Wednesday, September 1, 2010

Counting Calories, Day 3

My husband had the day off so we decided to go to Ikea. I was looking forward to finding some house decorating items and I was surprised that Jay was so willing to go. After we arrived at the store I realized why he was so willing to traipse along. I found him in the remodeling area working on work stuff—on his day off. After he had his fun working, it took us quite a long time to make it through the maze of a store. By this time both kids and parents were tired and hungry.

We decided to make use of the in-store food court. I chose what I thought to be the most sensible item on the menu—a buffalo chicken wrap. It consisted of white chicken breast meat, wrapped in a tortilla with lettuce and shredded cheese. Try as I did later, I could not find nutritional information to tell me how many calories I ate. So I tried piecing it together.

As far as I could tell the wrap had no sauces or mayonnaise in it. It was also a bit dry. I ended up dipping it in barbeque sauce.
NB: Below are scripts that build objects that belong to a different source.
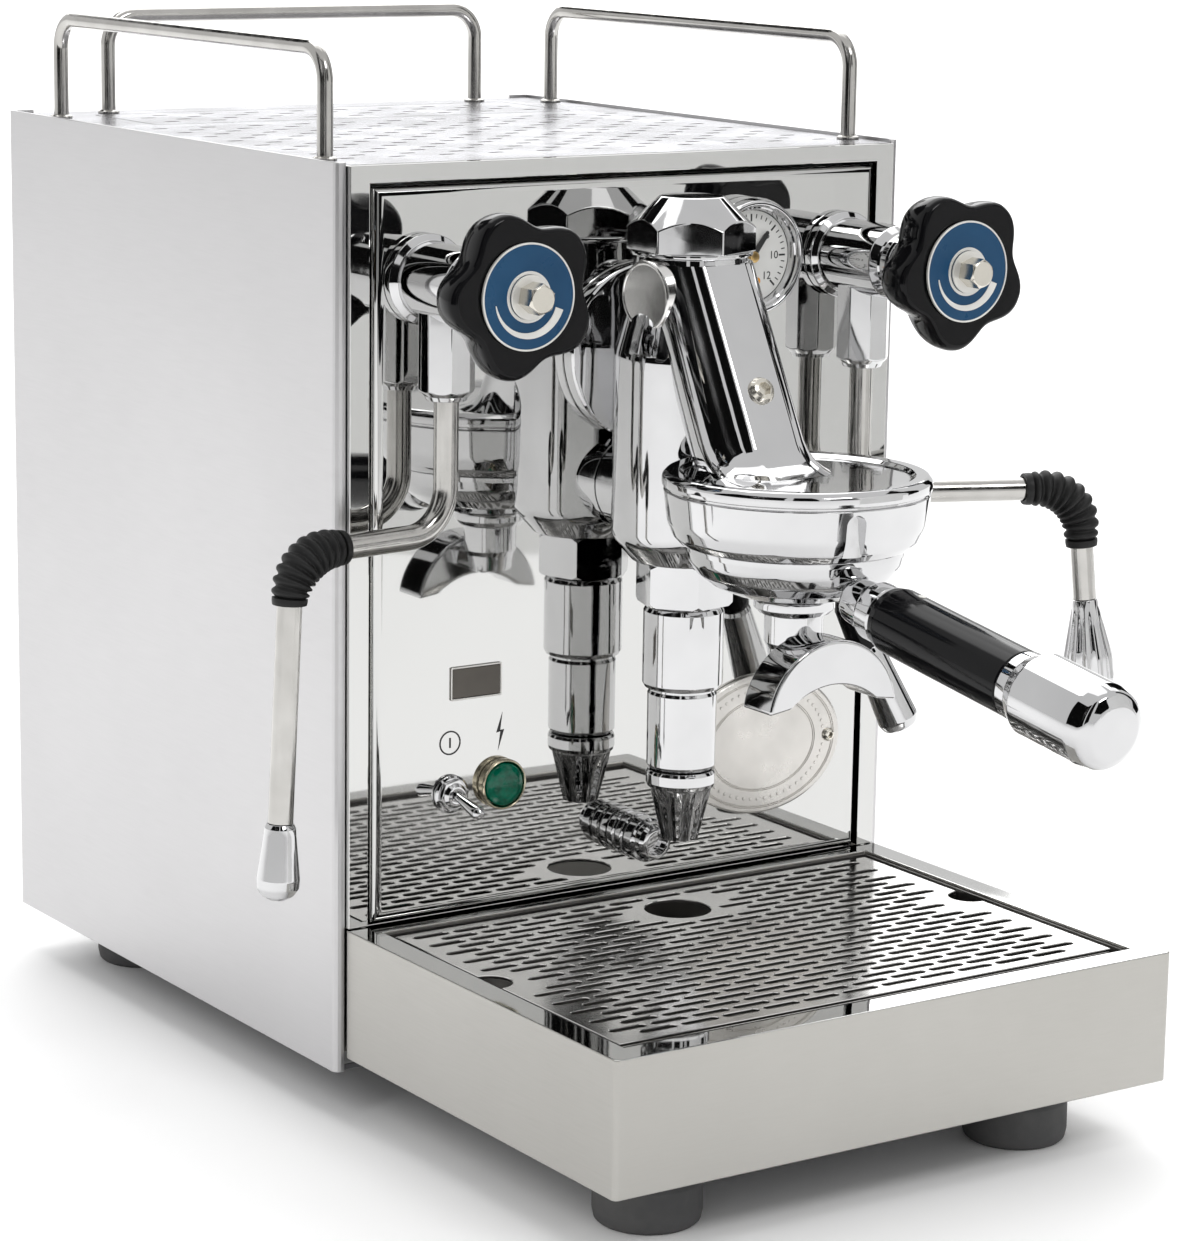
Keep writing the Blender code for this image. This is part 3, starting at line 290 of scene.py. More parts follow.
def lathe(profile, at, axis=(0, 0, 1), sides=96, soft=0.0004, wave=None):
    """A turned shape from (radius, height) points. It closes at the axis, or on itself if it is a ring.
    wave(angle, height) scales the radius, for flutes."""
    ring_shape = profile[0][0] > 0
    points = softened(profile, soft, ring_shape)
    bm = bmesh.new()
    rings = []
    for radius, height in points:
        if radius < 1e-7:
            rings.append([bm.verts.new((0, 0, height))])
            continue
        ring = []
        for k in range(sides):
            angle = math.tau * k / sides
            reach = radius * (wave(angle, height) if wave else 1.0)
            ring.append(bm.verts.new((reach * math.cos(angle), reach * math.sin(angle), height)))
        rings.append(ring)
    pairs = list(zip(rings, rings[1:]))
    if ring_shape:
        pairs.append((rings[-1], rings[0]))
    for first, second in pairs:
        if len(first) == 1 and len(second) == 1:
            continue
        for k in range(sides):
            after = (k + 1) % sides
            corners = [first[k % len(first)], first[after % len(first)]]
            corners += [second[after % len(second)], second[k % len(second)]]
            bm.faces.new(list(dict.fromkeys(corners)))
    turn = UP.rotation_difference(Vector(axis).normalized()).to_matrix().to_4x4()
    moved(bm, Matrix.Translation(Vector(at)) @ turn)
    return bm


def facing(profile, x, z, sides, soft=0.0004):
    """A turned shape whose axis points at the user."""
    return lathe(profile, (x, 0, z), TOWARDS_USER, sides, soft)


def mm(*points):
    """Points given in millimetres, as metres."""
    return [tuple(value / 1000 for value in point) for point in points]


def arc(centre, radius, start, end, steps):
    angles = [math.radians(start + (end - start) * i / steps) for i in range(steps + 1)]
    return [(centre[0] + radius * math.cos(a), centre[1] + radius * math.sin(a)) for a in angles]


def polygon(centre, across_flats, sides, turn=0.0):
    radius = across_flats / 2 / math.cos(math.pi / sides)
    return arc(centre, radius, turn, turn + 360, sides)[:-1]


ALONG = {
    "Z": lambda a, b, c: (a, b, c),
    "Y": lambda a, b, c: (a, c, b),
    "X": lambda a, b, c: (c, a, b),
}


def prism(outline, low, high, axis="Z"):
    """Extrudes a flat outline. Along Z it is (x, y), along Y it is (x, z), along X it is (y, z)."""
    place = ALONG[axis]
    bm = bmesh.new()
    below = [bm.verts.new(place(a, b, low)) for a, b in outline]
    above = [bm.verts.new(place(a, b, high)) for a, b in outline]
    bm.faces.new(below)
    bm.faces.new(above[::-1])
    for k in range(len(outline)):
        after = (k + 1) % len(outline)
        bm.faces.new((below[k], above[k], above[after], below[after]))
    bmesh.ops.recalc_face_normals(bm, faces=bm.faces[:])
    return bm


def box(low, high):
    (x0, y0, z0), (x1, y1, z1) = low, high
    return prism([(x0, y0), (x1, y0), (x1, y1), (x0, y1)], z0, z1)


def rounded_path(corners, radius, steps=12):
    path = [corners[0]]
    for before, corner, after in zip(corners, corners[1:], corners[2:]):
        into, out = (corner - before).normalized(), (after - corner).normalized()
        bend = into.angle(out)
        cut = radius * math.tan(bend / 2)
        centre = corner + (out - into).normalized() * (radius / math.cos(bend / 2))
        spoke = (corner - into * cut) - centre
        turn_axis = into.cross(out).normalized()
        for i in range(steps + 1):
            path.append(centre + Matrix.Rotation(bend * i / steps, 3, turn_axis) @ spoke)
    path.append(corners[-1])
    return path


def even_path(path, count):
    """The same line with points at equal distances."""
    lengths = [0.0]
    for first, second in zip(path, path[1:]):
        lengths.append(lengths[-1] + (second - first).length)
    made, part = [], 0
    for i in range(count + 1):
        along = lengths[-1] * i / count
        while part < len(path) - 2 and lengths[part + 1] < along:
            part += 1
        span = max(lengths[part + 1] - lengths[part], 1e-9)
        made.append(path[part].lerp(path[part + 1], (along - lengths[part]) / span))
    return made


def swept(path, radii, sides=24, inner=None):
    """A round bar along a path, with one radius for each point. With inner it is a sleeve."""
    bm = bmesh.new()
    last = len(path) - 1
    tangents = [
        (path[min(i + 1, last)] - path[max(i - 1, 0)]).normalized() for i in range(last + 1)]
    side = tangents[0].orthogonal().normalized()

    def ring(i, radius):
        up = tangents[i].cross(side)
        angles = [math.tau * k / sides for k in range(sides)]
        return [
            bm.verts.new(path[i] + (side * math.cos(a) + up * math.sin(a)) * radius) for a in angles]

    def bridge(first, second):
        for k in range(sides):
            after = (k + 1) % sides
            bm.faces.new((first[k], first[after], second[after], second[k]))

    outer, inside = [], []
    for i in range(last + 1):
        if i:
            side = tangents[i - 1].rotation_difference(tangents[i]) @ side
        outer.append(ring(i, radii[i]))
        if inner:
            inside.append(ring(i, inner))
    for rings in (outer, inside):
        for first, second in zip(rings, rings[1:]):
            bridge(first, second)
    if inner:
        bridge(outer[0], inside[0])
        bridge(outer[-1], inside[-1])
    else:
        bm.faces.new(outer[0])
        bm.faces.new(outer[-1])
    return bm


def loft(levels):
    bm = bmesh.new()
    rings = [[bm.verts.new(point) for point in level] for level in levels]
    for first, second in zip(rings, rings[1:]):
        for k in range(len(first)):
            after = (k + 1) % len(first)
            bm.faces.new((first[k], first[after], second[after], second[k]))
    bm.faces.new(rings[0])
    bm.faces.new(rings[-1])
    bmesh.ops.recalc_face_normals(bm, faces=bm.faces[:])
    return bm


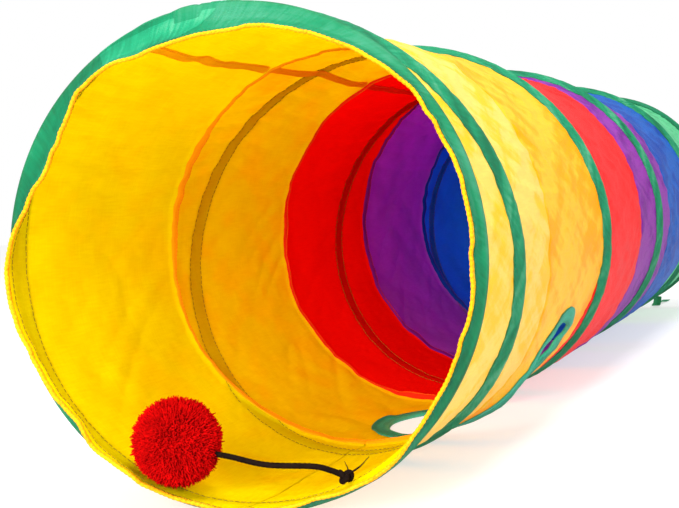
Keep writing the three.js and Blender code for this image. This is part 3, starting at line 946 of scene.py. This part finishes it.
def build_straight_seam(number, band):
    """A band's straight seam: a double layer of its own cloth, laid flat inside."""
    node = f"length_seam_{number}"
    low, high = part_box(node)
    ys = np.linspace(low[1], high[1], 90)[:, None]
    wander = 0.9 * MM * lattice_noise(ys / (30 * MM), number + 0.5 + 0 * ys, 64, 80)
    middle_turn = turn_of(node) + np.degrees((wander + STRAIGHT_SEAM_SHIFT) / CLOTH_RADIUS)
    across = np.linspace(-1, 1, 5)
    turns = middle_turn + np.concatenate([across, across[::-1]]) * STRAIGHT_SEAM_HALF_TURN
    ripple = 0.3 * MM * lattice_noise(ys / (6 * MM), turns[:, :5], 256, 81)
    depth = np.hstack([STRAIGHT_SEAM_DEPTH + ripple, np.full((90, 5), STRAIGHT_SEAM_BACK)])
    sections = around(cloth_radius(turns, ys) - CLOTH_THICKNESS - depth, turns, ys)
    cloth = FOLDED_CLOTHS[band]
    name = f"straight_seam_{number}"
    piece = sweep(name, sections, cloth, uvs=flat_uvs(turns, ys))
    fold(piece, number)
    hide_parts(node)
    build_straight_stitching(number, ys[:, 0], middle_turn[:, 0])


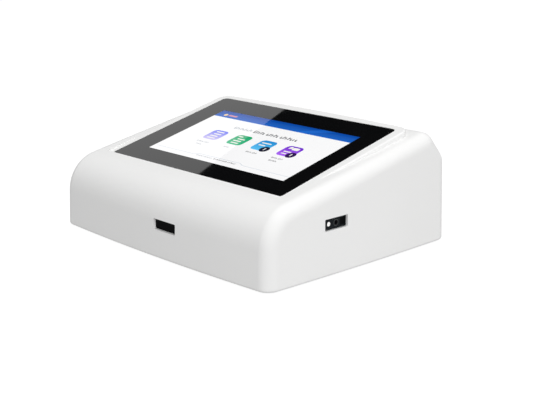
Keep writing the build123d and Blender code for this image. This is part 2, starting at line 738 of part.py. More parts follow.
def network_jack():
    """An eight-way network socket with its latch notch."""
    x = NET_X
    body = block(x - NET_W / 2, x + NET_W / 2, PANEL_Y - 15, PANEL_Y + 0.4, BOARD_TOP,
                 BOARD_TOP + NET_H)
    mouth = block(x - 5.9, x + 5.9, PANEL_Y - 12, PANEL_Y + 1, BOARD_TOP + 4.2, BOARD_TOP + 11.2)
    notch = block(x - 3.2, x + 3.2, PANEL_Y - 12, PANEL_Y + 1, BOARD_TOP + 2.2, BOARD_TOP + 4.3)
    key = block(x - 1.6, x + 1.6, PANEL_Y - 12, PANEL_Y + 1, BOARD_TOP + 1.0, BOARD_TOP + 2.3)
    return body - mouth - notch - key


def switch_body():
    """The power switch's case, with a bezel outside the panel and a pocket for the rocker."""
    z = SWITCH_Z
    case = block(ROCKER_X - SWITCH_W / 2, ROCKER_X + SWITCH_W / 2, PANEL_Y - 13, PANEL_Y + 0.1,
                 z - SWITCH_H / 2, z + SWITCH_H / 2)
    rim = block(ROCKER_X - SWITCH_W / 2 - 1.2, ROCKER_X + SWITCH_W / 2 + 1.2, PANEL_Y,
                PANEL_Y + 1.6, z - SWITCH_H / 2 - 1.2, z + SWITCH_H / 2 + 1.2)
    rim = fillet(rim.edges().filter_by(Axis.Y), 1.2)
    body = case + rim
    reach = ROCKER_R + ROCKER_GAP
    body -= block(ROCKER_X - reach, ROCKER_X + reach, PANEL_Y - 8, PANEL_Y + 3,
                  z - ROCKER_H / 2 - ROCKER_GAP, z + ROCKER_H / 2 + ROCKER_GAP)
    return body - rocker_bore(ROCKER_PIN_R + PIN_CLEAR, SWITCH_H / 2 - 0.2)


def rocker_bore(radius, reach):
    """The rocker's pivot line: upright, through the middle of the switch."""
    low = (ROCKER_X, ROCKER_AXIS_Y, SWITCH_Z - reach)
    high = (ROCKER_X, ROCKER_AXIS_Y, SWITCH_Z + reach)
    return rod(radius, low, high)


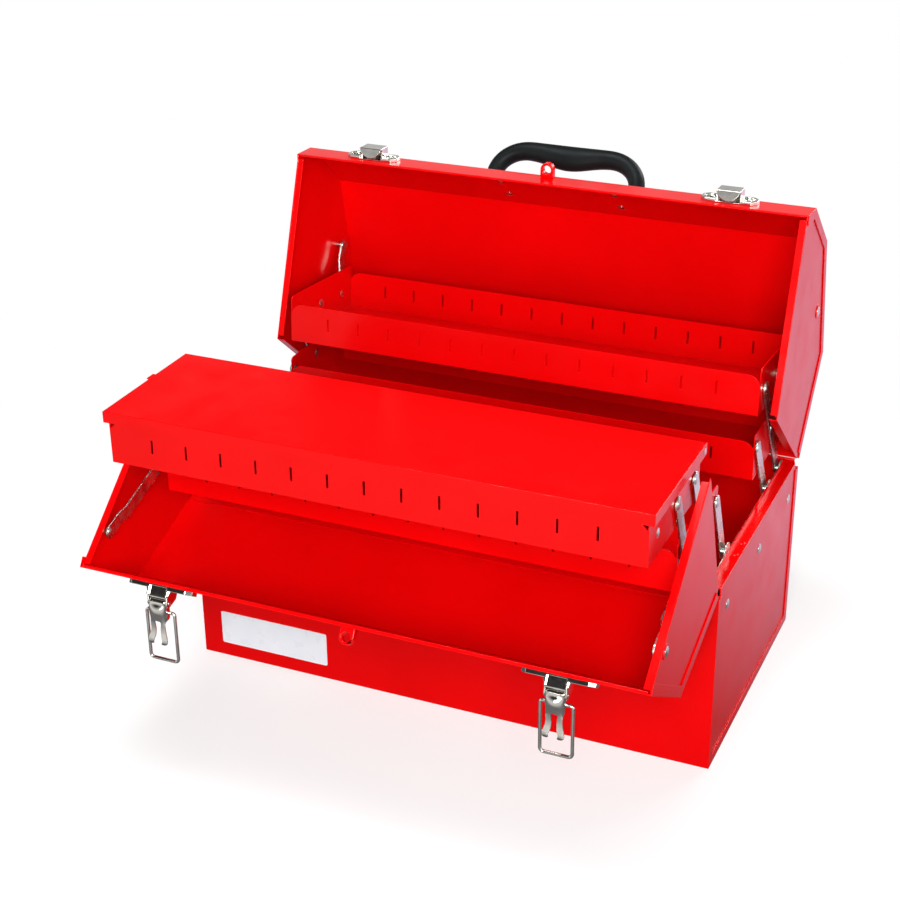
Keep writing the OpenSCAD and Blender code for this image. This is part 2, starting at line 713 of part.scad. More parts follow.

Chicken breast meat: 129 calories
Flour tortilla 10 inches long: 234 calories
Cheese: 90 calories
BBQ sauce: 30 calories
Green lettuce: 5 calories
Total: 488 calories

It was a bit more difficult calculating the one meatball and three fries I ate, or the four licks of ice cream I had because my daughter was letting it melt too fast. Even the calculations I did make were guesses to a certain extent.

Later on my husband, ever the internet research guru, found the calories listed for the buffalo chicken wrap off of a website from someone who claims to know. 275 calories. I guess I overestimated by a long shot. Maybe I’ll go have another one.